What do the lines from the top of the data through the line with "addStipule(bm, layer, points[0]" say? Quote them exactly and include both ends.

>> begin Data for processing

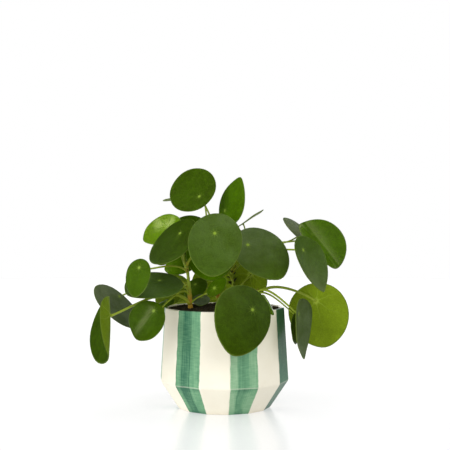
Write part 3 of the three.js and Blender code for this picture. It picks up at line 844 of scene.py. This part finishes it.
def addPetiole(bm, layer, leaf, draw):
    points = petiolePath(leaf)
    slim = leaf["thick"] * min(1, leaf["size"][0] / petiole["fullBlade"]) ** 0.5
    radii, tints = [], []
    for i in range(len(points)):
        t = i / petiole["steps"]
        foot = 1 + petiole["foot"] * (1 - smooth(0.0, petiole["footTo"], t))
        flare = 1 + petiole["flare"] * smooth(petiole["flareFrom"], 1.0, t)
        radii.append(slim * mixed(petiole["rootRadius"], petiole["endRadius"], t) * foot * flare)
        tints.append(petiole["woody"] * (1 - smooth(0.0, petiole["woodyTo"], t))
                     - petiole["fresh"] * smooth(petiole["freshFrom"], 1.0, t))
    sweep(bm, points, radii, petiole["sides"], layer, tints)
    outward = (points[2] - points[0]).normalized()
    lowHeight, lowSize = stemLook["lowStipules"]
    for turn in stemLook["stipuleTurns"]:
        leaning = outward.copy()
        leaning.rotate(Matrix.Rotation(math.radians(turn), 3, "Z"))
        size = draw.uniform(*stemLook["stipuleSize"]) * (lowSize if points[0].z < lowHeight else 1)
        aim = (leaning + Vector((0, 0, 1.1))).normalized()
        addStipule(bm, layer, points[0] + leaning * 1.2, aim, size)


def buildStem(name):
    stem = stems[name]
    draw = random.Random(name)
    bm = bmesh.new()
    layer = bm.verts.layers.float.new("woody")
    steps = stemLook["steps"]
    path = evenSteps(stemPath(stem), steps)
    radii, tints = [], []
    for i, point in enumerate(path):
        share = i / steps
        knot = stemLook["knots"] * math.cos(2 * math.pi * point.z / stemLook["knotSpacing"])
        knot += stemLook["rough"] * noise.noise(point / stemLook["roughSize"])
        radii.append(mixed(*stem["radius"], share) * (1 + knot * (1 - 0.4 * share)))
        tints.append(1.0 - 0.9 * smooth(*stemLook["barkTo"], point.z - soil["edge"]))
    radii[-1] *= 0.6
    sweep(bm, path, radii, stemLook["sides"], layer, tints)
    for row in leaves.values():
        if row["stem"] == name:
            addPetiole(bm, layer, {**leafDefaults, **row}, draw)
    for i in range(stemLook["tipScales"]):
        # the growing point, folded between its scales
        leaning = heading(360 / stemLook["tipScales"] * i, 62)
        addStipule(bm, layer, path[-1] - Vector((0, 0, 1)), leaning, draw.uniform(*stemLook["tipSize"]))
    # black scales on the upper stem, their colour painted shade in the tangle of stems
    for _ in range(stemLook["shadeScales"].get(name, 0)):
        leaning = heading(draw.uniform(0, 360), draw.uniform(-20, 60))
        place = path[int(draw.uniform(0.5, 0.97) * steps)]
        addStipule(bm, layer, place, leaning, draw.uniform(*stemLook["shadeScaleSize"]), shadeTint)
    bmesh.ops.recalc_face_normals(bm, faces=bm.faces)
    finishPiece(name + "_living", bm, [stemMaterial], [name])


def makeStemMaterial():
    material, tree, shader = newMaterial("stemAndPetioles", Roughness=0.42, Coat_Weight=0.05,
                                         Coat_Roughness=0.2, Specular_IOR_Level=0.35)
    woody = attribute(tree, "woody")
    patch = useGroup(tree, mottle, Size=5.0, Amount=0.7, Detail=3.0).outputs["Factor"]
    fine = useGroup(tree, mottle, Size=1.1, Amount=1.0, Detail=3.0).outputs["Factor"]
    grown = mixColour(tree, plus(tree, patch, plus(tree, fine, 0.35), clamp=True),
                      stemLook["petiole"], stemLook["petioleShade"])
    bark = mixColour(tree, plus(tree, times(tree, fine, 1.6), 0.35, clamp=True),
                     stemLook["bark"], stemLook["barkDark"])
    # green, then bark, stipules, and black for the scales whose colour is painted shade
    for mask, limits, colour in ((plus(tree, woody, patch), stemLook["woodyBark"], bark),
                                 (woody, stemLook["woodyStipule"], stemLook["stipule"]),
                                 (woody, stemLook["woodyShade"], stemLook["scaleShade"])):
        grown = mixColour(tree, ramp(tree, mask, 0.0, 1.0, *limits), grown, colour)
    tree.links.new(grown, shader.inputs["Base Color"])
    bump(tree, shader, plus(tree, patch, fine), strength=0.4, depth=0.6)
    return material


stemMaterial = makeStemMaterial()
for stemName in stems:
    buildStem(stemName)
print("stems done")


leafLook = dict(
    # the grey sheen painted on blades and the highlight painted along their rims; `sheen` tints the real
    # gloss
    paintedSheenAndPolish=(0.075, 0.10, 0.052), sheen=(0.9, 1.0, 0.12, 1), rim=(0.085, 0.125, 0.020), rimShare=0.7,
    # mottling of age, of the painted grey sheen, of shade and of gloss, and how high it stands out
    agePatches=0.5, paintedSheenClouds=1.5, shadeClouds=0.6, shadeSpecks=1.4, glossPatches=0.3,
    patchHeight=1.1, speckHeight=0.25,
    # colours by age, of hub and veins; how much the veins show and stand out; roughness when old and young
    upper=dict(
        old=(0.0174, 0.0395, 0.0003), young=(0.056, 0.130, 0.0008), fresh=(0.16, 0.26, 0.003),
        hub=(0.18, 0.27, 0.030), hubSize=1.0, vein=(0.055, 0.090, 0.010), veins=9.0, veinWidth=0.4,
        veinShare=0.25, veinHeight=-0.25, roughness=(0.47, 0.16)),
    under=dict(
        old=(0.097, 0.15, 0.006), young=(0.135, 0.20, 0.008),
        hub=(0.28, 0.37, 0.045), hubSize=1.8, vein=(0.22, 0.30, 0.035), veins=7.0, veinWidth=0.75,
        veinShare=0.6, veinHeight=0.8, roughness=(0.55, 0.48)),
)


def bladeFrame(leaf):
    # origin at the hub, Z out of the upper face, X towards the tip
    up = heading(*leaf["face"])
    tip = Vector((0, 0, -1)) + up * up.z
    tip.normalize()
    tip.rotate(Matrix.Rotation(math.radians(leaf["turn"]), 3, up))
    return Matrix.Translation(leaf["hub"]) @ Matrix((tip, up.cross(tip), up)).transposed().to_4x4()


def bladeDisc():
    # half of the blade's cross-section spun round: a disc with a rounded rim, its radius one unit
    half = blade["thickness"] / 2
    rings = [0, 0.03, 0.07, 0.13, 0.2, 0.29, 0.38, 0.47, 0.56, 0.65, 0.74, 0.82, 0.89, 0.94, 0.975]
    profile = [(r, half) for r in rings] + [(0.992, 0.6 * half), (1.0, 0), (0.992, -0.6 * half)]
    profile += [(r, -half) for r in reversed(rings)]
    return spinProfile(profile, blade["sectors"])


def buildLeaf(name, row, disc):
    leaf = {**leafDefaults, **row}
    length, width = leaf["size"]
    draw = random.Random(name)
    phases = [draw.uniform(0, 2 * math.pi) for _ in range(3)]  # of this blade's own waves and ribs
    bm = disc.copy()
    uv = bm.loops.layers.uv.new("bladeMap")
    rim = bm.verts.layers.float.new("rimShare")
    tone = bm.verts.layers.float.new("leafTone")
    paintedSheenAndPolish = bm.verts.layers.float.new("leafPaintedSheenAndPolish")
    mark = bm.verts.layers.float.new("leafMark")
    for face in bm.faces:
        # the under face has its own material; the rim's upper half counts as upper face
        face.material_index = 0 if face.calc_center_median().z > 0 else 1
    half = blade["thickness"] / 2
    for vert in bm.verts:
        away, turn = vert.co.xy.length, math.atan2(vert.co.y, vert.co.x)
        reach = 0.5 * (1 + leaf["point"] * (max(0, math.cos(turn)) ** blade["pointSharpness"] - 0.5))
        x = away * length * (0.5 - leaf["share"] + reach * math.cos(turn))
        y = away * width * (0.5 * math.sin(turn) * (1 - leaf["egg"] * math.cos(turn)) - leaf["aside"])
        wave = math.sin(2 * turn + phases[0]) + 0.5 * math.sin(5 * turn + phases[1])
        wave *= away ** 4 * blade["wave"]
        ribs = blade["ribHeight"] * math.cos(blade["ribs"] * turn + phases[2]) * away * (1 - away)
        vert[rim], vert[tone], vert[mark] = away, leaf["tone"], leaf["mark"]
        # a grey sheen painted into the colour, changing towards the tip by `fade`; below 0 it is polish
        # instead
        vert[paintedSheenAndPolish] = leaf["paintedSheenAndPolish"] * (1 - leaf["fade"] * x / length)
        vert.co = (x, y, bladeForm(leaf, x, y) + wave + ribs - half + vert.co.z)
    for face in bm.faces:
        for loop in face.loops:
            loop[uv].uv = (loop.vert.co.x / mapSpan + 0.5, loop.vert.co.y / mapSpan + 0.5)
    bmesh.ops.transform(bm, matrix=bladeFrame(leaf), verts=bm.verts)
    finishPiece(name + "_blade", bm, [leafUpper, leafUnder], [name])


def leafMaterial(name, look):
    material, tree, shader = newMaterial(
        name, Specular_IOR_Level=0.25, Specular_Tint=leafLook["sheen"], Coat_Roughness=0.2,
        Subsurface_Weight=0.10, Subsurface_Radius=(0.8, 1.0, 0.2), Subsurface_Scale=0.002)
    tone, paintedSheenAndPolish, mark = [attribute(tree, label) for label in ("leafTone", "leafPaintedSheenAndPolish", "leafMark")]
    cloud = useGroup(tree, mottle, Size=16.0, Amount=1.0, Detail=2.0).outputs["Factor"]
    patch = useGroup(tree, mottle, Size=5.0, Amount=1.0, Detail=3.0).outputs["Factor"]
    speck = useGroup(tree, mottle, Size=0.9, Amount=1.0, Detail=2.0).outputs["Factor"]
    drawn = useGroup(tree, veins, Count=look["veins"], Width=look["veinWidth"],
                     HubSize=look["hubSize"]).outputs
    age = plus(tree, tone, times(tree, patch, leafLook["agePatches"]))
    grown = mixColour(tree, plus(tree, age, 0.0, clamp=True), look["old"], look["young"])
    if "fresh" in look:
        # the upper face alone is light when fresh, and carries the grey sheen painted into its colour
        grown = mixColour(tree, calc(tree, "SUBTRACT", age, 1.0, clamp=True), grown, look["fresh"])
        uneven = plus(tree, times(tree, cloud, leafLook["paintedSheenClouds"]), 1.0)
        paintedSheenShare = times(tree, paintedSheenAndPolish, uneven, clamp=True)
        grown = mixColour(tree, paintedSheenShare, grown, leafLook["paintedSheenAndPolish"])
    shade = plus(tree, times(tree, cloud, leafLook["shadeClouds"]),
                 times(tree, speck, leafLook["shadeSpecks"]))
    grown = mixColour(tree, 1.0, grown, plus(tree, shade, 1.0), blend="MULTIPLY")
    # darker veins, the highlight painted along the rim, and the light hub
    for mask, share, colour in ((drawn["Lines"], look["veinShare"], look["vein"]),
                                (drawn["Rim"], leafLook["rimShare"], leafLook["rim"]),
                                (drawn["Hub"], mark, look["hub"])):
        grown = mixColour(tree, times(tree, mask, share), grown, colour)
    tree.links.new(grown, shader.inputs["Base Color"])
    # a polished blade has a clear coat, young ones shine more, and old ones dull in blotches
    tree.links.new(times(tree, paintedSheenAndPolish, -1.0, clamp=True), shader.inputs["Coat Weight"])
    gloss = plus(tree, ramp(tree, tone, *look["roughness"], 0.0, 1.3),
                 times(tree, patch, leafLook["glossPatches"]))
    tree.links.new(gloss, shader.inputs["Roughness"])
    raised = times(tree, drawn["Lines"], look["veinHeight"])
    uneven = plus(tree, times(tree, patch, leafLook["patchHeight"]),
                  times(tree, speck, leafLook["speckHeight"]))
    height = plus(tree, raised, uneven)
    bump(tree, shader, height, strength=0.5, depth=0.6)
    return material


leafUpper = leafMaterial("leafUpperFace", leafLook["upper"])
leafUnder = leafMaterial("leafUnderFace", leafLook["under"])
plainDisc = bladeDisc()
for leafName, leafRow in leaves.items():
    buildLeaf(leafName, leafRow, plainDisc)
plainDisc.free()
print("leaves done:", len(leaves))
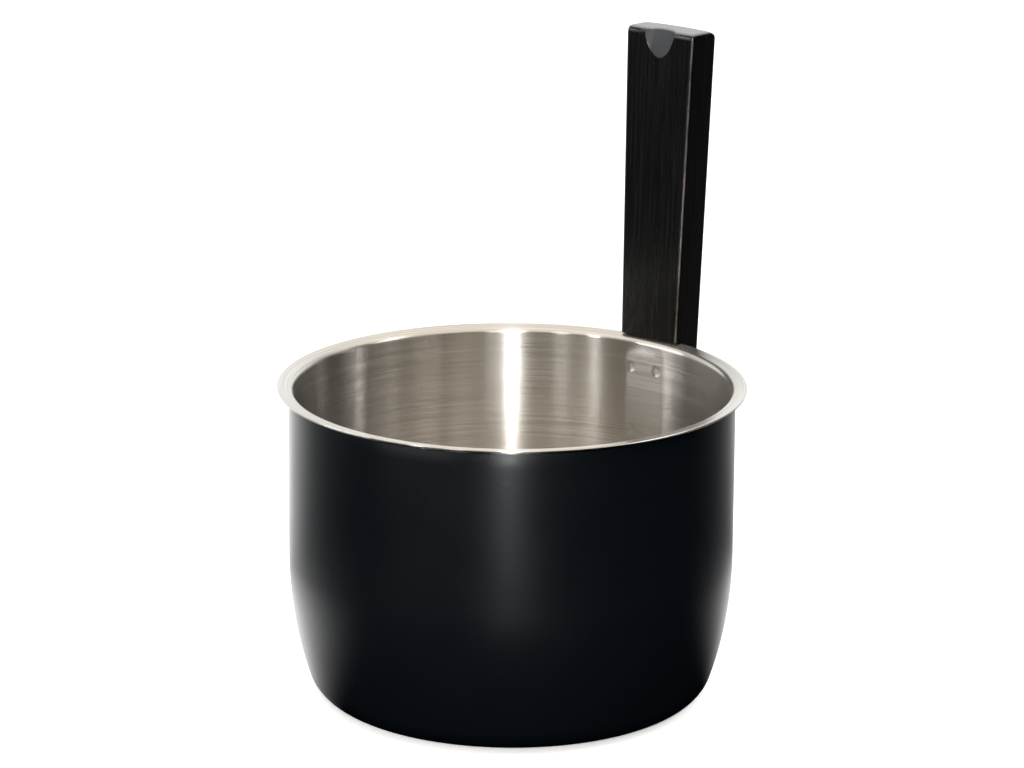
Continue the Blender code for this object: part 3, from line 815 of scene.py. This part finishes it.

>> end Data for processing

Task solution:
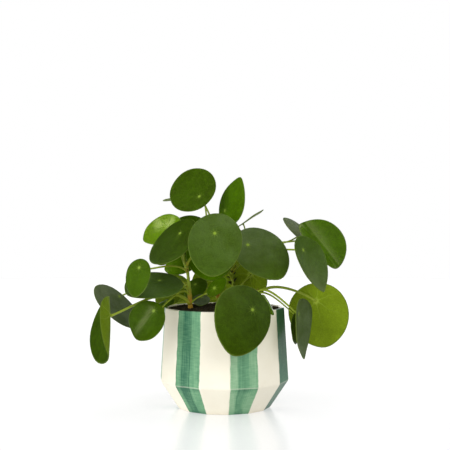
Write part 3 of the three.js and Blender code for this picture. It picks up at line 844 of scene.py. This part finishes it.
def addPetiole(bm, layer, leaf, draw):
    points = petiolePath(leaf)
    slim = leaf["thick"] * min(1, leaf["size"][0] / petiole["fullBlade"]) ** 0.5
    radii, tints = [], []
    for i in range(len(points)):
        t = i / petiole["steps"]
        foot = 1 + petiole["foot"] * (1 - smooth(0.0, petiole["footTo"], t))
        flare = 1 + petiole["flare"] * smooth(petiole["flareFrom"], 1.0, t)
        radii.append(slim * mixed(petiole["rootRadius"], petiole["endRadius"], t) * foot * flare)
        tints.append(petiole["woody"] * (1 - smooth(0.0, petiole["woodyTo"], t))
                     - petiole["fresh"] * smooth(petiole["freshFrom"], 1.0, t))
    sweep(bm, points, radii, petiole["sides"], layer, tints)
    outward = (points[2] - points[0]).normalized()
    lowHeight, lowSize = stemLook["lowStipules"]
    for turn in stemLook["stipuleTurns"]:
        leaning = outward.copy()
        leaning.rotate(Matrix.Rotation(math.radians(turn), 3, "Z"))
        size = draw.uniform(*stemLook["stipuleSize"]) * (lowSize if points[0].z < lowHeight else 1)
        aim = (leaning + Vector((0, 0, 1.1))).normalized()
        addStipule(bm, layer, points[0] + leaning * 1.2, aim, size)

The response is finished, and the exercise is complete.